Not documenting it all looks rather incomplete.

An incomplete text proposal:
"COAP implementations should take ICMP error messages into account when 
handling error conditions in the transmission of COAP messages."

I'm not sure where this would fit best in the draft.

>
>          6) Idempotency
>          The discussion of idempotency is useful, but overlooks message order.
>          I.e., the discussion appears to assume that a sequence of the same
>          actions has the same effect as a single action, but this is true only if
>          different sets of actions (from different sources, or copies of different
>          actions from a single source) aren't interleaved. This should be
>          addressed.
>
> The CoAP specification generally does not attempt to explain all the
> relevant concepts of the Web, but defers to other specifications.
> Section 9.1.2 of RFC2616 contains a discussion about sequences of
> idempotent method executions.  Section 9.1 is explicitly referenced
> from section 5.1, which is the main section discussing idempotence.

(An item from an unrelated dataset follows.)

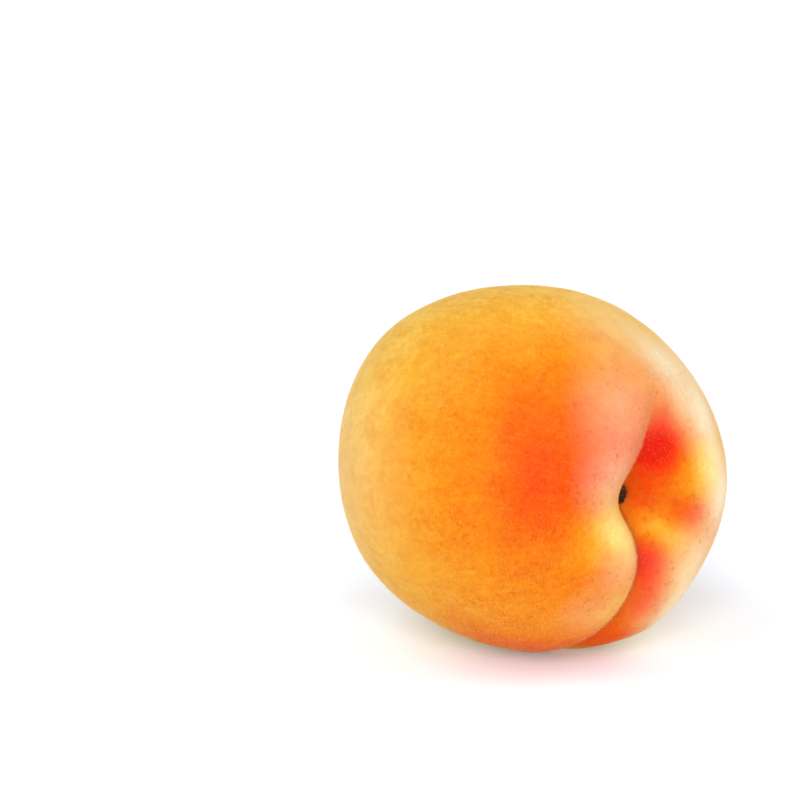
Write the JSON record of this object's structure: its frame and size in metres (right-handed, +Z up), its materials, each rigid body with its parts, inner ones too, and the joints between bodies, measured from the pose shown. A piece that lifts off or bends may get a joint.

Ah, I have missed the reference to S 9.1 in RFC 2616. Cleared.

>
>          7) Protocol reactions to reserved or prohibited values
>          Regarding reserved or prohibited values in the IANA section, it would be
>          useful to be clear about what happens when those values are seen. I.e.,
>          should they be ignored, generate an error, etc.
>
> Good point.  We need to check this in detail.
> -> Ticket.

Ok.

>
>          8) Flow Control/Receiver Buffer
>          The protocol does not have any real means for the receiver to control the
>          amount of data that is being sent to it. I can understand the attempt to
>          provide a simple protocol, but adding a very basic flow control mechanism
>          will not prohibitively increase the complexity of the protocol, while
>          improving robustness.
>          According to Section 2.1, a node can always return a RST if the message
>          cannot be process for whatever reason.
>          I propose to add an option to the RST message that allows the message
>          receiver to state how much data it is willing to accept from a particular
>          sender or in general (up to the implementation).
>
> (RST messages are empty messages and cannot have options.)  CoAP
> servers currently perform load shedding by not reacting to an incoming
> message at all.  Note that an 5.03 error can also set the Max-Age
> option in place of the "Retry-After" known from HTTP (section
> 5.9.3.4).  There has been discussion on more explicit feedback for
> load shedding, e.g.,
> draft-greevenbosch-core-minimum-request-interval-00; currently, the WG
> feels that finding a good solution (or even understanding the problem
> space) for this requires more study (see minutes from Orlando, where
> we discussed Bert's draft).

This is a huge issue, as the message receiver does not have any means to 
reduce the message size to an degree where it can process it. This issue 
is orthogonal to control the sending rate of the sender.
A Standards Track protocol needs have measures to ensure that the 
receiver can tune how much data is sent at once to it.

>
>          9) Handling a wrapping message IDs
>          According to Section 4.4.:
>          "The same Message ID MUST NOT be re-used (in communicating with the same
>          endpoint) within the EXCHANGE_LIFETIME (Section 4.8.2)" with
>          EXCHANGE_LIFETIME of 247s.
>          By now it is unrealistic that the message ID of 16 bits will wrap around
>          in that time frame, but protocols live long and at some later time it can
>          be possible.
>          However, the protocol doesn't have any means to detect wrapped message
>          IDs.
>
> Indeed, the onus is on the sender to ensure that the Message ID does
> not wrap around within EXCHANGE_LIFETIME.  In contrast to, say, the
> IPv4 IP ID, the potential problem of Message ID reuse has been
> well-highlighted, and it is receiving additional attention in the LWIG
> drafts that are starting to provide guidance on CoAP implementation.
> Implementations that need more than ~ 250 messages per second (per
> peer endpoint) may need to use multiple source endpoints.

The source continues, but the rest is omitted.